I lost a lot along the way, as does every person who makes the trek from child- into adulthood, and have gained, as well. Again, nothing unusual about that.

And I guess that’s what I do need to remember, that there is nothing unusual about this—that I do have a past in addition to a present and likely a future. This is what it is to be a modern adult.

But I also have to remember that I have as much and as little control over that past as I do my future. I can’t always call up memories at will, can’t always place them when they do surface, and don’t always know what to do with them. Good, bad, happy, sad, indifferent—doesn’t matter. They’re there and they’re gone and they sometimes come back.

And in coming and going they carry pieces of me with them.

I live here, now, but I don’t yet understand what it is to live here, now, and to move into my future. No, I don’t want, per my last post, to get stuck in a cul-de-sac of my past, but I can’t and don’t want to erase it, either.

Not anymore, at least: I have tried, and failed, to erase it. If you don’t think you belong in life, it’s only a hop to the belief that you need to erase all evidence of your self, if only in yourself.

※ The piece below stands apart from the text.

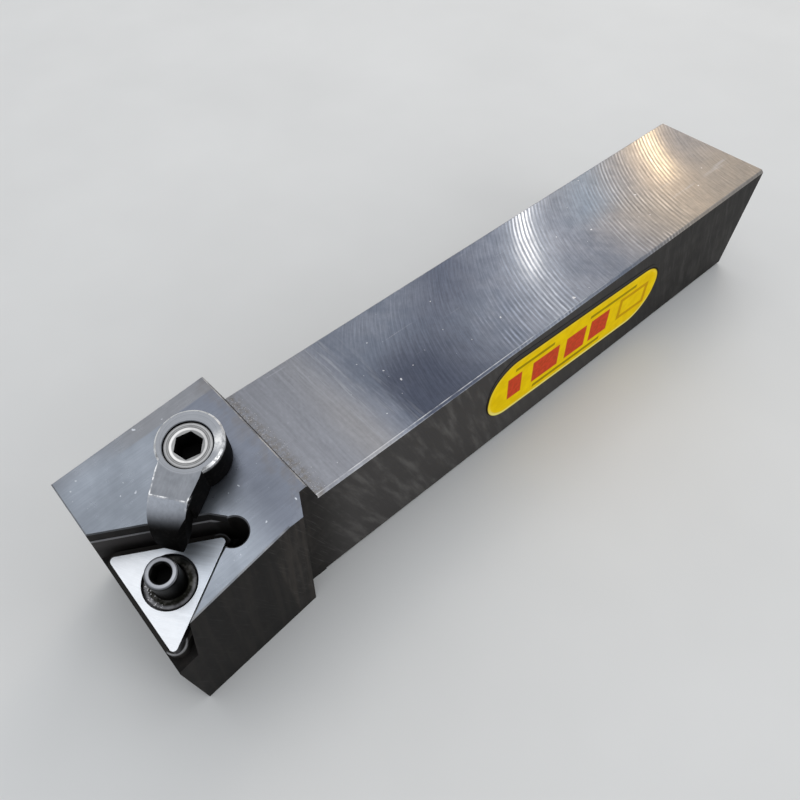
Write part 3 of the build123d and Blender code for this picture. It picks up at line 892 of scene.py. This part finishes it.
# %% Clamp steel
BOSS_RADIUS = 5.12
CREASE = 8.85
ARM_HALF, ARM_TAPER = 3.85, 0.117
TOP_LOW, TOP_HIGH = (0.180, 0.190, 0.208), (0.215, 0.226, 0.246)
BOSS_TONE, BOSS_BRIGHT_SIDE = (0.270, 0.280, 0.300), (0.68, 0.68, 0.67)
# A painted highlight at the nose's crease fading to its black tip; rubbed edges with painted highlights
NOSE_HIGHLIGHT, NOSE_TIP = (0.560, 0.590, 0.650), (0.014, 0.012, 0.012)
CLAMP_EDGE_HIGHLIGHT = (0.85, 0.85, 0.85)
SKIN = ((0.30, (0.0012, 0.0011, 0.0011)), (0.55, (0.0028, 0.0026, 0.0025)), (0.75, (0.0120, 0.0110, 0.0105)))


def rubbed_clamp():
    """Ground top, rubbed edges with painted highlights, nose with a painted highlight fading to black."""
    f = Finish("clamp_steel", 0.0, 0.42, 0.035)
    place = f.local(clamp_frame)
    x, y, z = f.split(place)
    nz = f.split(f.normal)[2]
    radius = f.distance(x, y)
    aside = f.math("ABSOLUTE", y)
    flat = f.span(nz, 0.86, 0.95)
    bare = f.span(nz, 0.22, 0.84)
    rough_noise = f.noise(place, 1.6, 5.0, 0.6)

    # Ground top, a little lighter and ringed on the boss
    hair = f.streaks(place, (0.25, 1.0, 1.0), 3.0)
    tone = f.mix(f.span(f.noise(place, 0.5, 4.0), 0.35, 0.65), TOP_LOW, TOP_HIGH)
    tone = f.vary(tone, hair, 0.94, 1.06)
    on_boss = f.times(f.span(radius, BOSS_RADIUS + 0.1, BOSS_RADIUS - 0.2), flat)
    rings = f.noise(f.join(f.times(radius, 7.0), 0.0, 0.0), 1.0, 3.0)
    ringed = f.vary(BOSS_TONE, rings, 0.82, 1.22)
    tone = f.lay(tone, ringed, on_boss, 0.75)
    # A brighter patch on one side of the boss
    polished = f.times(f.bump(f.math("ARCTAN2", y, x), 1.80, 0.55), on_boss)
    tone = f.mix(f.times(polished, f.span(rough_noise, 0.35, 0.6, 0.35, 0.9)), tone, BOSS_BRIGHT_SIDE)

    # Nose: painted highlight by the crease, fading to black at the tip
    nose = f.span(x, CREASE - 0.05, CREASE + 0.1)
    down = f.span(f.minus(z, f.times(y, 0.25)), 6.2, 2.4)
    nose_tone = f.mix(down, NOSE_HIGHLIGHT, NOSE_TIP)
    nose_tone = f.vary(nose_tone, f.streaks(place, (1.0, 1.0, 0.25), 2.0), 0.92, 1.08)
    tone = f.mix(nose, tone, nose_tone)

    # Rubbed lines with painted highlights: the crease, the arm's two edges, the boss rim
    along = f.noise(place, 1.1, 4.0, 0.65)
    crease_line = f.times(f.bump(x, CREASE, 0.22), f.span(along, 0.38, 0.55, 0.15, 1.0))
    crease_line = f.times(crease_line, f.span(f.math("ABSOLUTE", f.minus(y, 0.7)), 0.2, 1.3))
    half_width = f.minus(ARM_HALF, f.times(x, ARM_TAPER))
    edge = f.span(f.minus(half_width, aside), 0.28, 0.04)
    edge = f.times(edge, f.times(f.span(radius, 5.0, 5.3), f.span(x, 10.4, 9.0)))
    edge = f.times(edge, f.larger(f.span(y, 0.5, -0.5), f.span(x, 7.4, 8.4)))
    edge = f.times(edge, f.span(along, 0.42, 0.60, 0.10, 1.0))
    rim = f.times(f.span(radius, BOSS_RADIUS - 0.42, BOSS_RADIUS - 0.30), f.span(nz, 0.93, 0.86))
    rim = f.times(rim, f.span(radius, BOSS_RADIUS + 0.05, BOSS_RADIUS))
    rim = f.times(rim, f.span(along, 0.35, 0.55, 0.45, 1.0))
    rubbed_and_lit = f.larger(f.larger(crease_line, edge), rim)
    bare = f.larger(bare, f.times(rubbed_and_lit, f.span(z, 5.2, 5.9)))
    tone = f.mix(rubbed_and_lit, tone, CLAMP_EDGE_HIGHLIGHT)

    # Rough black skin on the sides
    colour = f.mix(bare, f.ramp(rough_noise, SKIN), tone)
    f.relief(rough_noise, 0.03, f.minus(0.40, f.times(bare, 0.38)))
    f.relief(hair, 0.003, 0.4)
    return f.finish(colour, f.mix_value(bare, 0.60, 0.36), f.times(bare, 0.9))


dress("clamp", rubbed_clamp())

# %% [markdown]
# ## Label
# A yellow film sticker. Its print is kept to plain fields: a row of slanted red bars, an orange frame and
# three dark rules. Each field is a soft-edged box in the print's own coordinates, given as left, right,
# low and high; a bar is given by its middle and its half width.

# %% Label film
LABEL_CENTRE = Vector((10.15, 18.4, 14.6)) * MM
LABEL_TILT = math.radians(-3.6)
label_line = Vector((0, math.cos(LABEL_TILT), math.sin(LABEL_TILT)))
label_frame = frame_matrix(LABEL_CENTRE, label_line, Vector((1, 0, 0)))
# The yellow print sits a little low and nearly level on the film, which leaves a dark rim above it
PRINT_TURN = Matrix.Rotation(math.radians(0.95), 4, "Z")
print_frame = label_frame @ Matrix.Translation(Vector((0.10, -0.48, 0)) * MM) @ PRINT_TURN
PRINT_HALF = (25.2, 7.05)
PRINT_CORNER = 6.5
LEAN = 0.18
BARS = ((-18.2, 1.9), (-9.4, 3.8), (-0.5, 3.0), (6.8, 2.9))
FRAME_OUTSIDE, FRAME_INSIDE = (13.0, 22.3, -3.1, 3.1), (14.0, 21.3, -2.1, 2.1)
UPPER_RULES, LOWER_RULE = ((-19.0, -8.2, 4.0, 4.8), (2.4, 17.0, 4.0, 4.8)), (-11.8, 8.8, -5.3, -4.4)
# The pale border is a painted highlight along the lower edge; the rim black is a painted shade line round the
# print
YELLOW_LOW, YELLOW_HIGH, PAINTED_EDGE_HIGHLIGHT = (0.84, 0.56, 0.001), (0.95, 0.67, 0.002), (0.93, 0.86, 0.30)
RED, ORANGE, RULE_TONE = (0.58, 0.026, 0.026), (0.52, 0.22, 0.004), (0.12, 0.080, 0.004)
PAINTED_RIM_SHADE, FILM_EDGE = (0.018, 0.013, 0.007), (0.048, 0.046, 0.045)


def field(f, u, v, left, right, low, high, soft=0.10):
    """Soft-edged box, 1 inside."""
    across = f.times(f.span(u, left - soft, left + soft), f.span(u, right + soft, right - soft))
    upright = f.times(f.span(v, low - soft, low + soft), f.span(v, high + soft, high - soft))
    return f.times(across, upright)


def label_film():
    """Yellow film with plain printed fields, a painted highlight along the lower edge and a painted shade
    line round the print.
    """
    f = Finish("label_film", 0.0, 0.6, 0.02)
    place = f.local(print_frame)
    u, v = f.split(place)[:2]
    tone = f.mix(f.span(f.noise(place, 0.35, 4.0), 0.3, 0.7), YELLOW_LOW, YELLOW_HIGH)
    # Red bars lean back like the frame beside them
    leaning = f.plus(u, f.times(v, LEAN))
    bars = None
    for middle, half in BARS:
        bar = field(f, leaning, v, middle - half, middle + half, -3.3, 2.8, 0.18)
        bars = bar if bars is None else f.larger(bars, bar)
    red = f.vary(RED, f.noise(place, 1.2, 4.0), 0.85, 1.15)
    tone = f.lay(tone, red, bars, 0.93)
    outside = field(f, leaning, v, *FRAME_OUTSIDE, 0.15)
    frame_line = f.minus(outside, field(f, leaning, v, *FRAME_INSIDE, 0.15))
    tone = f.lay(tone, ORANGE, frame_line, 0.70)
    rules = f.larger(*[field(f, u, v, *rule) for rule in UPPER_RULES])
    rules = f.larger(rules, field(f, u, v, *LOWER_RULE))
    tone = f.lay(tone, RULE_TONE, rules, 0.66)
    # Distance from the print's rounded outline
    qu = f.larger(f.minus(f.math("ABSOLUTE", u), PRINT_HALF[0] - PRINT_CORNER), 0.0)
    qv = f.larger(f.minus(f.math("ABSOLUTE", v), PRINT_HALF[1] - PRINT_CORNER), 0.0)
    reach = f.distance(qu, qv)
    # A painted highlight along the print's lower edge
    lower_highlight = f.span(reach, PRINT_CORNER - 0.9, PRINT_CORNER - 0.5)
    tone = f.mix(f.times(lower_highlight, f.span(v, -1.0, -6.0, 0.10, 0.75)), tone, PAINTED_EDGE_HIGHLIGHT)
    # A thin painted shade line round the print
    tone = f.mix(f.span(reach, PRINT_CORNER - 0.25, PRINT_CORNER), tone, PAINTED_RIM_SHADE)
    tone = f.mix(f.span(reach, PRINT_CORNER + 0.15, PRINT_CORNER + 0.40), tone, FILM_EDGE)
    f.relief(f.noise(place, 1.2, 3.0), 0.008, 0.3)
    return f.finish(tone)


dress("label", label_film())

# %% [markdown]
# ## Swarf dust
# Fine chips collect where the shoulder meets the shank. They are scattered by Geometry Nodes over a strip
# laid on the steel, denser towards the corner, with a fixed seed so every run gives the same dust.

# %% Dust strip and chip tree
STRIP_LEFT, STRIP_RIGHT, STRIP_END = -14.4, 9.4, -42.4


def strip(name, corners, steps):
    """A grid laid between four corners, with its own 'thick' attribute falling to 0 at the last edge."""
    mesh = bpy.data.meshes.new(name)
    a, b, c, d = [Vector(corner) * MM for corner in corners]
    points, thick = [], []
    for i in range(steps + 1):
        t = i / steps
        for j in range(steps + 1):
            s = j / steps
            points.append(a.lerp(b, s).lerp(d.lerp(c, s), t))
            thick.append((1 - t) ** 2)
    row = steps + 1
    faces = [(i * row + j, i * row + j + 1, (i + 1) * row + j + 1, (i + 1) * row + j)
             for i in range(steps) for j in range(steps)]
    mesh.from_pydata(points, [], faces)
    mesh.attributes.new("thick", "FLOAT", "POINT").data.foreach_set("value", thick)
    return mesh


def chip_tree():
    """Small flat chips on the strip, turned and sized at random."""
    tree, given, result = node_group("chips", {
        "Density": ("NodeSocketFloat", 1.6e7),
        "Smallest": ("NodeSocketFloat", 0.03 * MM),
        "Largest": ("NodeSocketFloat", 0.10 * MM),
        "Seed": ("NodeSocketInt", 5),
        "Material": ("NodeSocketMaterial", None),
    })
    new, link = tree.nodes.new, tree.links.new
    thick = new("GeometryNodeInputNamedAttribute")
    thick.data_type = "FLOAT"
    thick.inputs["Name"].default_value = "thick"
    density = new("ShaderNodeMath")
    density.operation = "MULTIPLY"
    link(thick.outputs["Attribute"], density.inputs[0])
    link(given.outputs["Density"], density.inputs[1])
    scatter = new("GeometryNodeDistributePointsOnFaces")
    link(given.outputs[0], scatter.inputs["Mesh"])
    link(density.outputs[0], scatter.inputs["Density"])
    link(given.outputs["Seed"], scatter.inputs["Seed"])
    chip = new("GeometryNodeMeshIcoSphere")
    chip.inputs["Radius"].default_value = 1.0
    chip.inputs["Subdivisions"].default_value = 1
    # A Random Value node keeps numbers at inputs 2 and 3 and output 1, vectors at inputs 0 and 1 and output 0
    size = new("FunctionNodeRandomValue")
    size.data_type = "FLOAT"
    link(given.outputs["Smallest"], size.inputs[2])
    link(given.outputs["Largest"], size.inputs[3])
    link(given.outputs["Seed"], size.inputs["Seed"])
    shape = new("ShaderNodeVectorMath")
    shape.operation = "SCALE"
    shape.inputs[0].default_value = (1.0, 0.6, 0.45)
    link(size.outputs[1], shape.inputs["Scale"])
    turn = new("FunctionNodeRandomValue")
    turn.data_type = "FLOAT_VECTOR"
    turn.inputs[1].default_value = (0.5, 0.5, 6.28)
    place = new("GeometryNodeInstanceOnPoints")
    link(scatter.outputs["Points"], place.inputs["Points"])
    link(chip.outputs["Mesh"], place.inputs["Instance"])
    link(shape.outputs[0], place.inputs["Scale"])
    link(turn.outputs[0], place.inputs["Rotation"])
    hand_over(tree, place.outputs["Instances"], given, result)
    return tree


# %% Scatter the chips
def chip_finish():
    """Bright steel chips among brown grit."""
    f = Finish("chips", 0.3, 0.5, 0.3)
    place = f.local()
    pick = f.span(f.noise(place, 3.0, 1.0, 0.2), 0.42, 0.50)
    return f.finish(f.mix(pick, (0.130, 0.105, 0.085), (0.66, 0.65, 0.64)))


root_strip = strip("root_strip", [
    (STRIP_LEFT, SHOULDER, SHANK_TOP), (STRIP_RIGHT, SHOULDER, SHANK_TOP),
    (STRIP_RIGHT, STRIP_END, SHANK_TOP), (STRIP_LEFT, STRIP_END, SHANK_TOP)], 12)
chips = grow("swarf_dust", chip_tree(), chip_finish(), Matrix.Identity(4), root_strip)
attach(chips, "holder")

# %% [markdown]
# ## Studio
# A pale floor a hair below the steel, one large overhead softbox, two smaller ones behind that put the
# long sheen on the milled shank, and a fill from the right that shows the sticker and the rubbed edges.

# %% Floor
FLOOR_GAP = 0.05 * MM
FLOOR_TONES = ((0.3, (0.72, 0.72, 0.71)), (0.7, (0.76, 0.76, 0.75)))
floor_mesh = bpy.data.meshes.new("floor")
floor_mesh.from_pydata([(-3, -3, 0), (3, -3, 0), (3, 3, 0), (-3, 3, 0)], [], [(0, 1, 2, 3)])
floor = add_object("floor", floor_mesh)
floor.location.z = -FLOOR_GAP
floor_finish = Finish("floor_plain", 0.0, 0.8, 0.2)
floor_finish.finish(floor_finish.ramp(floor_finish.noise(floor_finish.local(), 0.02, 3.0), FLOOR_TONES))
floor_mesh.materials.append(floor_finish.material)
floor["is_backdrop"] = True


# %% Lights and world
def softbox(name, direction, distance, size, power, colour=(1, 1, 1)):
    """A square area lamp that looks at the world's origin, under the object's middle."""
    data = bpy.data.lights.new(name, "AREA")
    data.size = size
    data.energy = power
    data.color = colour
    lamp = add_object(name, data)
    lamp.location = Vector(direction).normalized() * distance
    lamp.rotation_euler = Vector(direction).to_track_quat("Z", "Y").to_euler()


# Name, direction, distance (m), size (m), power (W), colour
softbox("overhead", (-0.25, 0.05, 1.0), 0.8, 0.6, 1.2)
softbox("back_left", (-0.45, 0.62, 0.62), 0.8, 0.28, 0.5)
softbox("back_warm", (-0.33, 0.80, 0.50), 0.9, 0.25, 0.5, (1.0, 0.80, 0.58))
softbox("right_fill", (1.0, 0.45, 0.45), 0.9, 0.4, 1.3)

world = bpy.data.worlds.new("studio")
world.use_nodes = True
background = world.node_tree.nodes["Background"]
background.inputs["Color"].default_value = (0.85, 0.88, 0.92, 1.0)
background.inputs["Strength"].default_value = 0.70
bpy.context.scene.world = world

# %% Print the sizes
visual_box = [list(corner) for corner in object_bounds()]
print("shown box (mm):", [[round(v * 1000, 2) for v in corner] for corner in visual_box])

But now I’m re-constructing my life, re-claiming it. I have no idea what I’m doing, not sure of these pieces which come both bidden and not so, not sure of my. . . hopes? possibilities? for the future.

(And, oh yes, I can carried away by the future, as well; what finer form of escapism than to think But later, after. . . ?)

Neither my past nor my future is under as much control as my present, and even my present is under less control than I would like (tho’ I do admit that that’s not wholly a bad thing).

Still, I am here, now, which means making what sense I can of who I was, then.

Or at least recognizing that I was, then.